**Work to complete:**
Copy, from the entries below, each line where the word "three" can be found.

**Recorded information:**
— START —
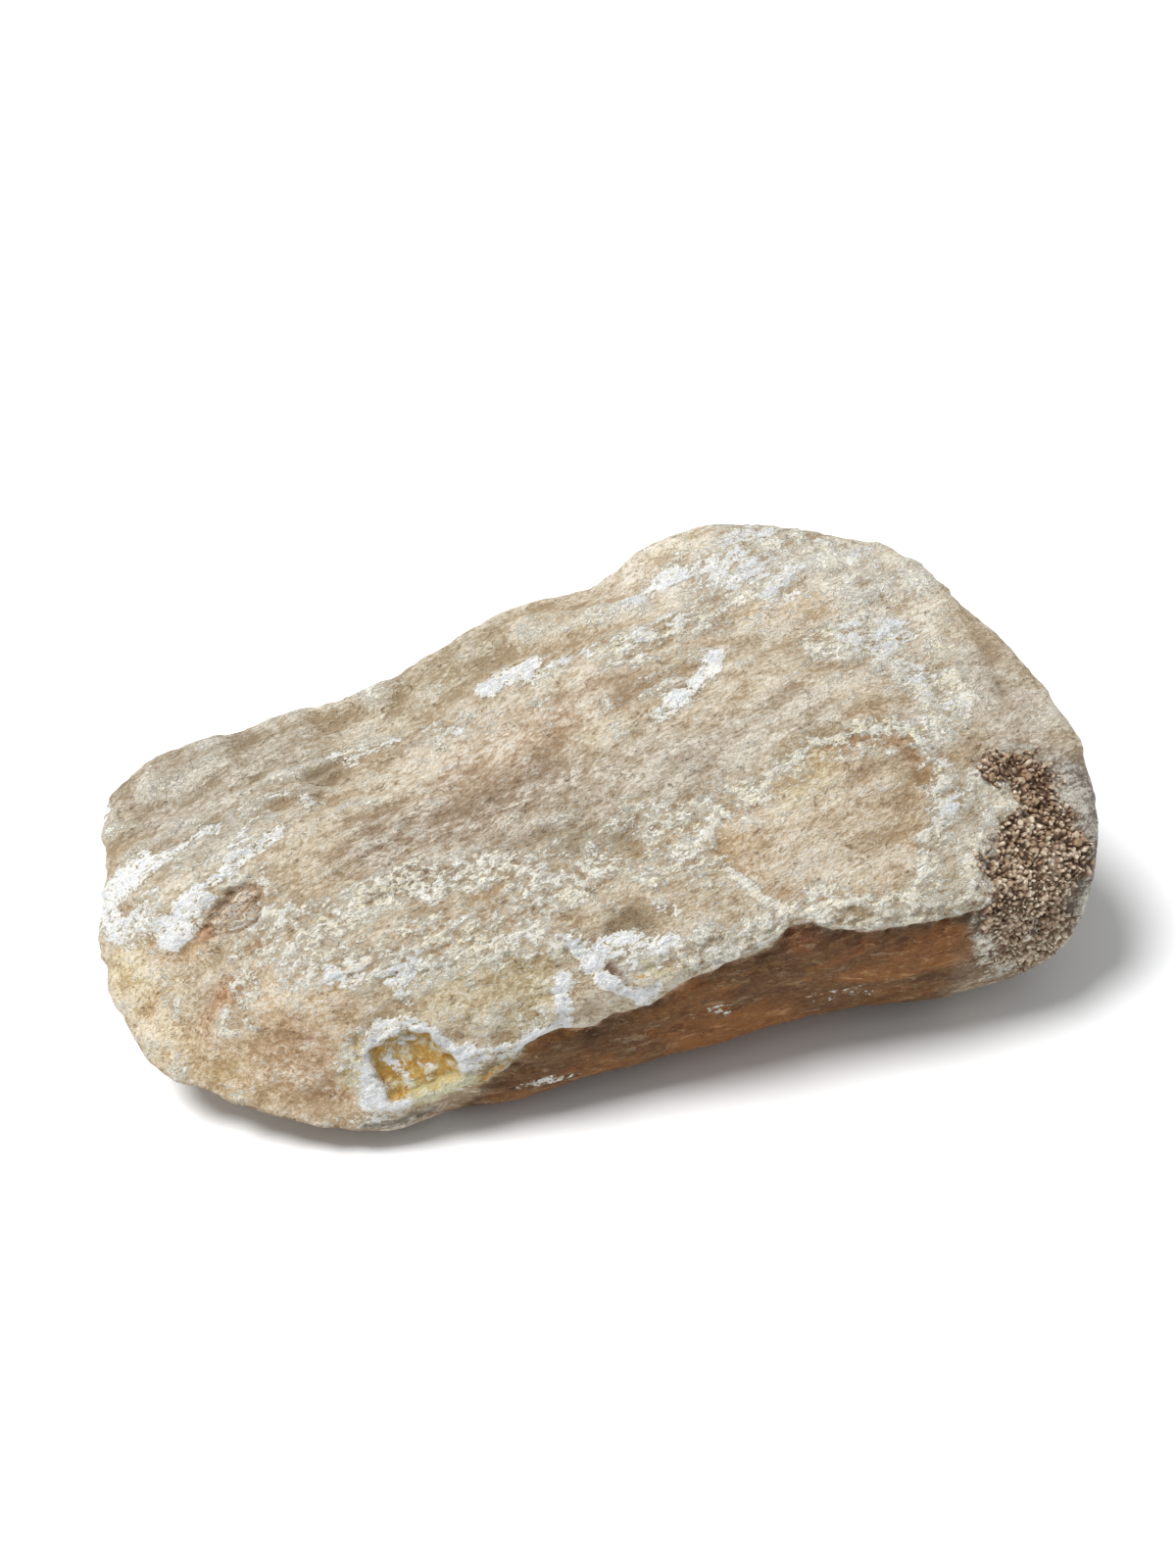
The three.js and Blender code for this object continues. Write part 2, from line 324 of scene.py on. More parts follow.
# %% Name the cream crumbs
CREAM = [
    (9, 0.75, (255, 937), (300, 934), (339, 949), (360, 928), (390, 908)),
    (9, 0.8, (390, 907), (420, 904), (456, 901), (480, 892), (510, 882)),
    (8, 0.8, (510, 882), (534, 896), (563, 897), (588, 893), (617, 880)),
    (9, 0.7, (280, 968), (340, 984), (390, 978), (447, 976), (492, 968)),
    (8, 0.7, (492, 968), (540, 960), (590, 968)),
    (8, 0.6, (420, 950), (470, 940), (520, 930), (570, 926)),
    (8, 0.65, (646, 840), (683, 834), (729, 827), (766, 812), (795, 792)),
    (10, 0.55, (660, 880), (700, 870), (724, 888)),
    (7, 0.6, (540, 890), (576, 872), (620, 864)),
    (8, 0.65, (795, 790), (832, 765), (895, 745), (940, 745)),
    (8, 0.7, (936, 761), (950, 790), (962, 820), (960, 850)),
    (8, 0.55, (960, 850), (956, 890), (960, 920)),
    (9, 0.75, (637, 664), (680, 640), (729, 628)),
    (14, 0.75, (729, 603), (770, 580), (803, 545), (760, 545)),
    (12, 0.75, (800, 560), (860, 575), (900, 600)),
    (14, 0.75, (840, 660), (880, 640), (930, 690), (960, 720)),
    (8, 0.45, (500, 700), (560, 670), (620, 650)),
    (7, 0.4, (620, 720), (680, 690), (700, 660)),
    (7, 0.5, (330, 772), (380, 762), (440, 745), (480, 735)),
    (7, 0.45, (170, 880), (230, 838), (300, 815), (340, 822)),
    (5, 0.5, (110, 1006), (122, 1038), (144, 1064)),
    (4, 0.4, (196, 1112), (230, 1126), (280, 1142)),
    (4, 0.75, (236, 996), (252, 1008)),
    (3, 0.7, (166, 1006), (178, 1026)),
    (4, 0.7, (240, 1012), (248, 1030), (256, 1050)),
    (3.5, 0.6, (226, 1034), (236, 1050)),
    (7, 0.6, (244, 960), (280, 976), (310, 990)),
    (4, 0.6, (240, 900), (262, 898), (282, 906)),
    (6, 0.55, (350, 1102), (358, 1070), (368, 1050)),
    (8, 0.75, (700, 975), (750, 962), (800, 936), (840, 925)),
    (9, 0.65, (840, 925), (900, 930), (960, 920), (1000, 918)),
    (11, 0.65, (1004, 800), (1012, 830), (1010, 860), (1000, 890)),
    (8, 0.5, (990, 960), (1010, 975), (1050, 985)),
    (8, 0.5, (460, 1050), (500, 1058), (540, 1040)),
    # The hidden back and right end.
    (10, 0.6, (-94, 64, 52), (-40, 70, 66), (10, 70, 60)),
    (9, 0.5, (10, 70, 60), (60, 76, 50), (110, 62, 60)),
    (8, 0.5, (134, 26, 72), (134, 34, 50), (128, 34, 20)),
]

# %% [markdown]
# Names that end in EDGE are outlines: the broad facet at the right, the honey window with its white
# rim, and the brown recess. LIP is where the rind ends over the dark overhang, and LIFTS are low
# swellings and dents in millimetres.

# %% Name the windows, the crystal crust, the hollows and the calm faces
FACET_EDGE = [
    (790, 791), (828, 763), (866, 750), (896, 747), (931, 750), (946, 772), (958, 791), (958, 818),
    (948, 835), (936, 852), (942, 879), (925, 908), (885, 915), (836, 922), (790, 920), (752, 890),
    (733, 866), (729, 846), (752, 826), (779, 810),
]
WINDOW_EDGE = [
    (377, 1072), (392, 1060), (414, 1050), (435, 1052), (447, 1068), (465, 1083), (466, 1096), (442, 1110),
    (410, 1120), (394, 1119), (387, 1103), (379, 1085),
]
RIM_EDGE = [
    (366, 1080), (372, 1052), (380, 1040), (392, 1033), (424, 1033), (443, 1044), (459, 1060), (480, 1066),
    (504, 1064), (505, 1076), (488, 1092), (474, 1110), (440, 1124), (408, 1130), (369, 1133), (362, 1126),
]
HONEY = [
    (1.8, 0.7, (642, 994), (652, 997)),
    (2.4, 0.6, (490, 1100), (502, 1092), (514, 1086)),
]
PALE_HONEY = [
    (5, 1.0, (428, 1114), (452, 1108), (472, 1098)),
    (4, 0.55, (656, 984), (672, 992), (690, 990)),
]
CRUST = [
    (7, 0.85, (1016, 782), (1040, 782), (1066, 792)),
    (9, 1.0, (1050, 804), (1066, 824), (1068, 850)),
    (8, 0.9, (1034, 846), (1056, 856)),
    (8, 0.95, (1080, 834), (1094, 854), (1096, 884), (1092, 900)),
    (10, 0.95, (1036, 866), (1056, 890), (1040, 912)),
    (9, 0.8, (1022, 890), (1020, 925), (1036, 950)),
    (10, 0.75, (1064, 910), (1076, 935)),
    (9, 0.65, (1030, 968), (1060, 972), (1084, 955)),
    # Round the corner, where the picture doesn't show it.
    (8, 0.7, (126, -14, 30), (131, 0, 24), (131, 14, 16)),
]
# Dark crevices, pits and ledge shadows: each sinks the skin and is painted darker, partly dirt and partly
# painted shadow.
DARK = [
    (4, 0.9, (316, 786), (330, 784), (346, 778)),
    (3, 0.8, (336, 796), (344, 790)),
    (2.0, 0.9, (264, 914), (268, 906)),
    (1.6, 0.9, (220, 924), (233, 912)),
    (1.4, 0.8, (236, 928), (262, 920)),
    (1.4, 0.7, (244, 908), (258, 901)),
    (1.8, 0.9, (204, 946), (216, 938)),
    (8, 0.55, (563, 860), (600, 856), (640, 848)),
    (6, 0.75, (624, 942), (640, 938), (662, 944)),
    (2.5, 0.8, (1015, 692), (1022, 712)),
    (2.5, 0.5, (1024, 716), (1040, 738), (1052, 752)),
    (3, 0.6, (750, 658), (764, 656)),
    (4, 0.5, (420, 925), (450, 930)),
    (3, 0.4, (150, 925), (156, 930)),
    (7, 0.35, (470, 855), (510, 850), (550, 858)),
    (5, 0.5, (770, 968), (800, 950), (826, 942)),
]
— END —
— START —
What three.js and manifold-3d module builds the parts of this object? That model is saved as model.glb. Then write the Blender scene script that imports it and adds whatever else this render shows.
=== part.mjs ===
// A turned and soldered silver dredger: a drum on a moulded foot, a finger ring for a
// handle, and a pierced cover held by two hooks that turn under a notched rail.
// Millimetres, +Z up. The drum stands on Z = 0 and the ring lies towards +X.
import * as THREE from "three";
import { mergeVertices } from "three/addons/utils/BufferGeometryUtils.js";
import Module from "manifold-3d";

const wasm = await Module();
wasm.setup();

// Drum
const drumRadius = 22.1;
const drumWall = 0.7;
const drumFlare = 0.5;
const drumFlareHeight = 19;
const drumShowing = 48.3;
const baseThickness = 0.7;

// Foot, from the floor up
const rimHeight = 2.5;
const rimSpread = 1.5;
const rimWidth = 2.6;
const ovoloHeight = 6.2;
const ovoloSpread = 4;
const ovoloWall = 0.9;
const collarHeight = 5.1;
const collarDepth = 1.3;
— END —
— START —
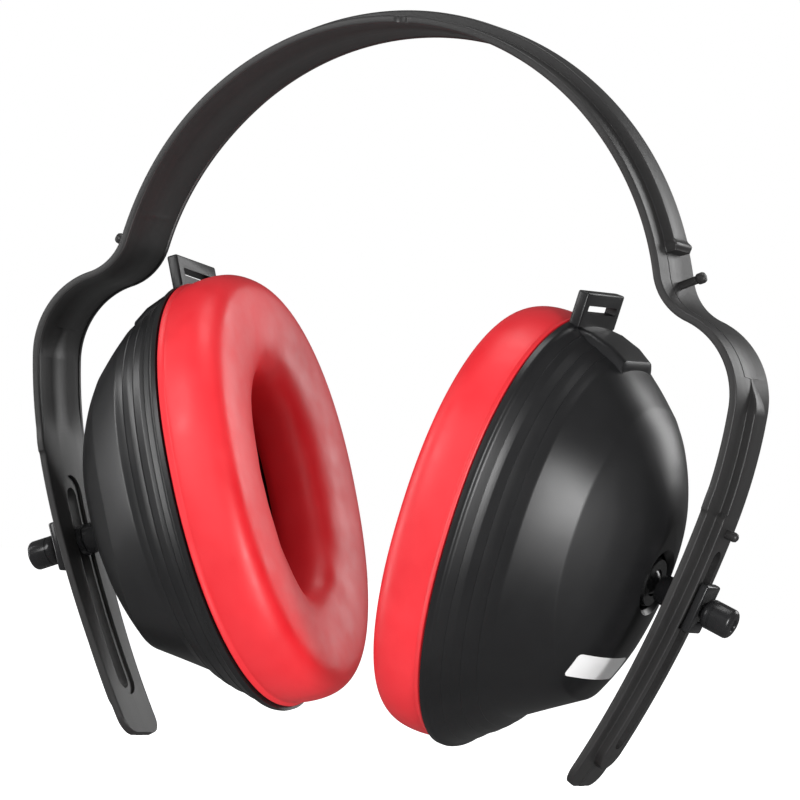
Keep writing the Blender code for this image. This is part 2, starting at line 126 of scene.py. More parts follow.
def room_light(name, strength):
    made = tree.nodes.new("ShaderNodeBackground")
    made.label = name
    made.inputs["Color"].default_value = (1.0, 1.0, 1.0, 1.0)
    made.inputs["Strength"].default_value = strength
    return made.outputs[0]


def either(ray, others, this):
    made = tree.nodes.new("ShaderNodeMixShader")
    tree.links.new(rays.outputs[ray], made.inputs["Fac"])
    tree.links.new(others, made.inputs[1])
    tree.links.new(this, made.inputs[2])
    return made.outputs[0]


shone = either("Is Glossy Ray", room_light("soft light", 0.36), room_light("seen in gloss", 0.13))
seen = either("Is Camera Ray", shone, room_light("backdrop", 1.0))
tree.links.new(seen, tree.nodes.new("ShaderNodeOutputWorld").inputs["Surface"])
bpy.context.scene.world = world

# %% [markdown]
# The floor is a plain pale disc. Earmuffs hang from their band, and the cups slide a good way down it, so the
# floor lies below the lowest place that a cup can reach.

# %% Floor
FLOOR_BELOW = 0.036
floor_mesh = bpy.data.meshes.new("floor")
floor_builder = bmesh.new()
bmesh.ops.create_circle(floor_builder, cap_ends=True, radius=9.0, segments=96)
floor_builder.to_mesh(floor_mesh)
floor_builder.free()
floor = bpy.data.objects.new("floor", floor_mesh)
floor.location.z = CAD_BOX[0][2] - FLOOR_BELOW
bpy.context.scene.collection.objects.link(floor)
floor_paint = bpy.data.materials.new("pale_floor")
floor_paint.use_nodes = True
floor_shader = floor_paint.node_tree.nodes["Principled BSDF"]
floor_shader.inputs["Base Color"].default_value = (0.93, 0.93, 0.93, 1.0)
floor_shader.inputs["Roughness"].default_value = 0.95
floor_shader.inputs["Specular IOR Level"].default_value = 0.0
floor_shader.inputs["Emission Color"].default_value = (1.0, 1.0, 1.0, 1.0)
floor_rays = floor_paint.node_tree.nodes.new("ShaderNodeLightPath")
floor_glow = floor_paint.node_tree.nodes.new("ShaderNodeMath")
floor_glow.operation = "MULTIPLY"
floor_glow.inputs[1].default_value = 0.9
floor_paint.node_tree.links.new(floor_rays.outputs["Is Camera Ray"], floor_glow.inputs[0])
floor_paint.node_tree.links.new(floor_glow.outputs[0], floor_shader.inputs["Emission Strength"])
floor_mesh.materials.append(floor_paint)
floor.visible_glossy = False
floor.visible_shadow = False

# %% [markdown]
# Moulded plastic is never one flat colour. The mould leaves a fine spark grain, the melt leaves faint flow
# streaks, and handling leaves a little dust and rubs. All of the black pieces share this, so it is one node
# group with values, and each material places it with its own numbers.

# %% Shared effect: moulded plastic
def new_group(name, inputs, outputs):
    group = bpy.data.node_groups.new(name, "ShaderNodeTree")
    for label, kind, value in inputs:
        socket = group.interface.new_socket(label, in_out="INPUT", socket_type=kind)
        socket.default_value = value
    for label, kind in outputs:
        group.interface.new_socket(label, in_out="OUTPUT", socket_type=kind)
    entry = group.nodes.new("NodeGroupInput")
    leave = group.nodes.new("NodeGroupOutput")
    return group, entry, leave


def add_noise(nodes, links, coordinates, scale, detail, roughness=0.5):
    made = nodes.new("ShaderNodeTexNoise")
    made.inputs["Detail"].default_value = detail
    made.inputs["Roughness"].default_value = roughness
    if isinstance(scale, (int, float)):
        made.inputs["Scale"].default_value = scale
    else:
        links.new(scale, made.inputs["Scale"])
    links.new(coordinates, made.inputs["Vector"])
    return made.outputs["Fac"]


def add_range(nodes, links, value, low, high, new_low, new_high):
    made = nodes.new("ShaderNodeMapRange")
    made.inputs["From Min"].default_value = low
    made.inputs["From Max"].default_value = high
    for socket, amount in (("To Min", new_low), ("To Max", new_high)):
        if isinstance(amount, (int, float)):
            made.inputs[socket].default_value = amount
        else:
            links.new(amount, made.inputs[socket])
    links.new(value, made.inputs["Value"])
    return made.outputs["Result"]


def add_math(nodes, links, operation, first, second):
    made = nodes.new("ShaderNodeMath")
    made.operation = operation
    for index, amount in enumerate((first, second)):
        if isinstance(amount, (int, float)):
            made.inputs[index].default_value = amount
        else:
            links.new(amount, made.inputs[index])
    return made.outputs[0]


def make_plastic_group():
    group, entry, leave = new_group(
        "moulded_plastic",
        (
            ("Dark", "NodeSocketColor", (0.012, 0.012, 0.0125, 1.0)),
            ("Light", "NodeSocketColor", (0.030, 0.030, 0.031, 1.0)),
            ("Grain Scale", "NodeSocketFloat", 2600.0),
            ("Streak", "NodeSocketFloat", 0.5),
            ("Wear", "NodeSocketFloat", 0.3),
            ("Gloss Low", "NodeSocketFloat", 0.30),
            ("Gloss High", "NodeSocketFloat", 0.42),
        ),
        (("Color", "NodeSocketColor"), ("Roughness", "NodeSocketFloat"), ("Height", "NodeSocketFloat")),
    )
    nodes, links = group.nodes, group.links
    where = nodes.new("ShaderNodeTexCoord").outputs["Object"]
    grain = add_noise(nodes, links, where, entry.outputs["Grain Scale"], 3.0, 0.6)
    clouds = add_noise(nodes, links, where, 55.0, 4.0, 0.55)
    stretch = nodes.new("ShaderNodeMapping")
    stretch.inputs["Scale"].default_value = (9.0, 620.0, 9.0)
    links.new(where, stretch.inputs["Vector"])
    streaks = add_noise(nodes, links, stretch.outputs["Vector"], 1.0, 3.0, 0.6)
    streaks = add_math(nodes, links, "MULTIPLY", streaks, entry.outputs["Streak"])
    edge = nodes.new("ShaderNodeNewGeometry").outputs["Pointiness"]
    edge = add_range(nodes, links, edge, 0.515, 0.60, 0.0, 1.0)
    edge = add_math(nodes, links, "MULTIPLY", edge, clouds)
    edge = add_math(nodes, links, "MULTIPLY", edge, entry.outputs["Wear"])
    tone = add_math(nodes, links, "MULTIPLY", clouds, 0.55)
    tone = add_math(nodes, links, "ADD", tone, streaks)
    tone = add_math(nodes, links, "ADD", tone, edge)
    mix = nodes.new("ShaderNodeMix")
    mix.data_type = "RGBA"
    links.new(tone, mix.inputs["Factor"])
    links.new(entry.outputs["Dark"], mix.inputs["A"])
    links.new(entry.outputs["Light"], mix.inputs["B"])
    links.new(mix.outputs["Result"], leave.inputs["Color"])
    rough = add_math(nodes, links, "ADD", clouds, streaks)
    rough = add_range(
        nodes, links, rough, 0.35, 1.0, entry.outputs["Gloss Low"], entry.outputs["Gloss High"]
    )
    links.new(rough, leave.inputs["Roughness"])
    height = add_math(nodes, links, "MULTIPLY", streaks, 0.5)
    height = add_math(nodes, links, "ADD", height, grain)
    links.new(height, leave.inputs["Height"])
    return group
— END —
**Finished task:**
The three.js and Blender code for this object continues. Write part 2, from line 324 of scene.py on. More parts follow.
What three.js and manifold-3d module builds the parts of this object? That model is saved as model.glb. Then write the Blender scene script that imports it and adds whatever else this render shows.
import * as THREE from "three";
import { mergeVertices } from "three/addons/utils/BufferGeometryUtils.js";